The digital video projections, which surround the table, relayed news of his departure to the rest of the tournament room. By this point, I had almost forgotten all this, despite the enormous amount of kit. At first step on to the set, it feels like entering a fish bowl: wherever one looks there are cameras or spectators, and if you accidentally look at one of the monitors, you might find yourself staring at yourself, which is impossibly scary.
But the lights these days do not give off any heat and the cameras glide around in near silence. They are curiously easy to forget, which perhaps explains some of the apparently bizarre play we often see on the TV tables.
I managed to win a pot after bluffing with [10d]2♦ through three streets and, having been called all the way to the river, eventually giving up. My adversary checked, I checked and I prepared to watch my chips vanish. But he ended up having an invisible nine-high and I was good. I then won a legitimate pot with top-pair kings, called by two ace highs. That was a thrill.

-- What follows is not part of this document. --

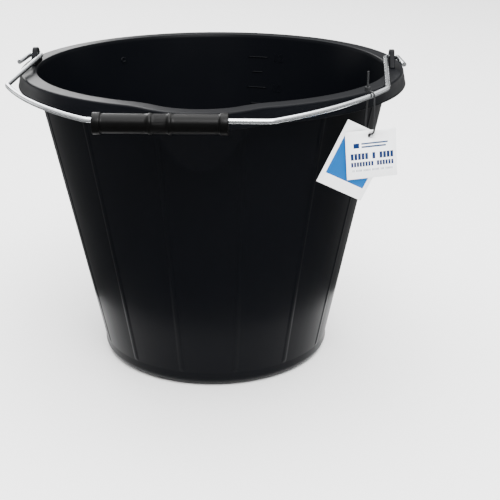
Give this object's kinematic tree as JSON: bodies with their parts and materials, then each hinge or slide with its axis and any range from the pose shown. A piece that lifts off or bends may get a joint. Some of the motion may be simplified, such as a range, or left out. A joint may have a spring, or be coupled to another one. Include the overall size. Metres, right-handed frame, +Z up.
{
  "type": "bucket",
  "caption": "Tapered black plastic bucket with a pouring lip, ribbed wall, folding wire bail, loose tube grip and a hang tag.",
  "frame": {"origin": "centre of the underside, on the surface that the bucket stands on", "axes": "+Z up; the pouring lip and the folded bail point along -Y; the two ears stand at +X and -X, and the bail pivots about X"},
  "size_m": [0.3404, 0.373, 0.286],
  "materials": {
    "bucket_plastic": "satin injection-moulded polypropylene",
    "galvanised_wire": "bright galvanised drawn wire",
    "grip_plastic": "smooth moulded tube with a fine textured band",
    "tie_nylon": "thin black nylon",
    "card_white": "smooth coated card",
    "card_blue": "smooth coated card with a plain printed panel"
  },
  "bodies": {
    "bucket": {"bucket_body": "bucket_plastic"},
    "bail": {"bail_wire": "galvanised_wire"},
    "grip_tube": {"grip": "grip_plastic"},
    "tie": {"tag_tie": "tie_nylon"},
    "card_front": {"tag_card_front": "card_white"},
    "card_back": {"tag_card_back": "card_blue"}
  },
  "joints": [
    {"name": "bail_swing", "type": "hinge", "parent": "bucket", "child": "bail", "pos_m": [0, 0, 0.2738], "axis": [-1, 0, 0], "range_deg": [0, 185.8]},
    {"name": "grip_slide", "type": "slide", "parent": "bail", "child": "grip_tube", "axis": [1, 0, 0], "range_m": [0, 0.026]},
    {"name": "tie_swing", "type": "hinge", "parent": "bail", "child": "tie", "pos_m": [0.13131, -0.12515, 0.26746], "axis": [0.5923, 0.8057, 0], "range_deg": [-45, 6]},
    {"name": "card_front_swing", "type": "hinge", "parent": "tie", "child": "card_front", "pos_m": [0.13198, -0.12597, 0.23696], "axis": [0.1392, -0.9903, 0], "range_deg": [-25, 25]},
    {"name": "card_back_swing", "type": "hinge", "parent": "tie", "child": "card_back", "pos_m": [0.13063, -0.12434, 0.23696], "axis": [0.1392, -0.9903, 0], "range_deg": [-8, 50]}
  ]
}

The action became even more crazy. After a shove of 4,000 into a pot of about 500, an EPT employee had a decision to make. There were four spades on the board and he pondered: "I don't know if I'm taking this too seriously." He eventually folded.
"It's quite boring being a poker player," said the engineer to my left. He had been forced to fold a couple of hands in a row, but it was kind of difficult to disagree. (The lack of millions of euros on the line could have something to do with it, I suppose.)
Within a few moments, we were all out of our misery. Donna, the floor producer, told us that everything was in order and we were free to go our separate ways.